Example: Commercial real estate is down 40% for the most part from it's bubble highs. Yet companies like Simon Property Group have seen their stock price soar from $30's last year up into the $90's recently because they have been able to take advantage of the appetite for corporate debt
How on earth does this make any sense fundementally? The debt they own is garbage. Who is going to be shopping at the 100's of malls they own as unemployment soars? How many of their stores will go bankrupt as the consumer evaporates. How much more value will be lost on these properties when they do?
What if interest rates move higher? What happens to this debt then?
Let's get real here: The only reason SPG is alive right now to begin with is because they got a free pass by the banks to roll over their debt at full value despite the fact that it's woth wayyyyy less.
The fundementals should be telling investors to stay the hell away from companies like this because their underlying debts are 30-40% over vauled.
We all know what's going to eventually happen here:
SPG's cash flows will dry up as their tenants go BK and they will then be in deep doo doo as they try and make their debt payments to the banks and to the debt investors who allowed them to leverage back up.
The bottom line here is I believe we are seeing more bubble blowing throughout the financial system.
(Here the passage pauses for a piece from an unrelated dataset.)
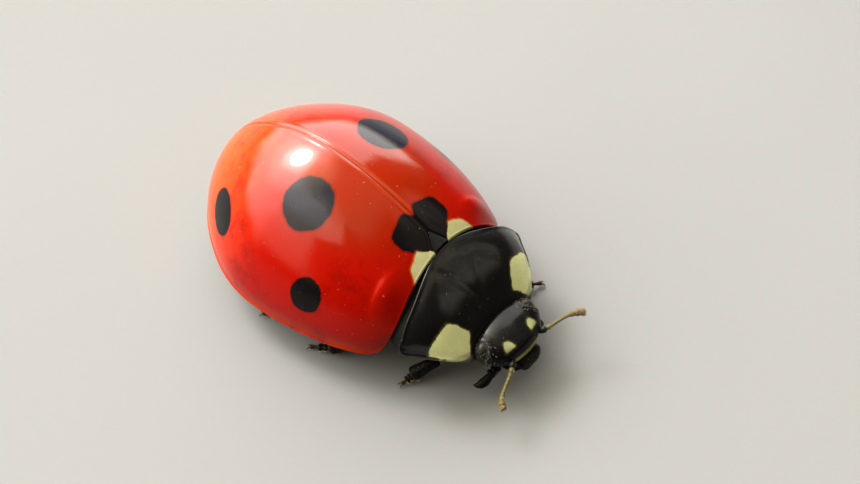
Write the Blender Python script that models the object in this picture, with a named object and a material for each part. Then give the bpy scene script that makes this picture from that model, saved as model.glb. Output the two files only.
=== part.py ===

The problem is the balance sheets are bad this go around from the beginning and investors are getting sucked into it because they feel like they have no other options because stocks and treasuries are doing nothing at this point.
I tell you one thing: If the 10 year treasury gets down to 2% it will be time to get short treasuries because none of this is sustainable.
The markets once again is having a party. The problem is Main St wasn't invited this time because they are unable to profit from it like they did when they could flip houses.
The problem with this bubble party is only rich are invited, and without Main St. participating, it's likely to be a 4 hour affair versus an all nighter.
Disclosure: No new positions held at the time of publication.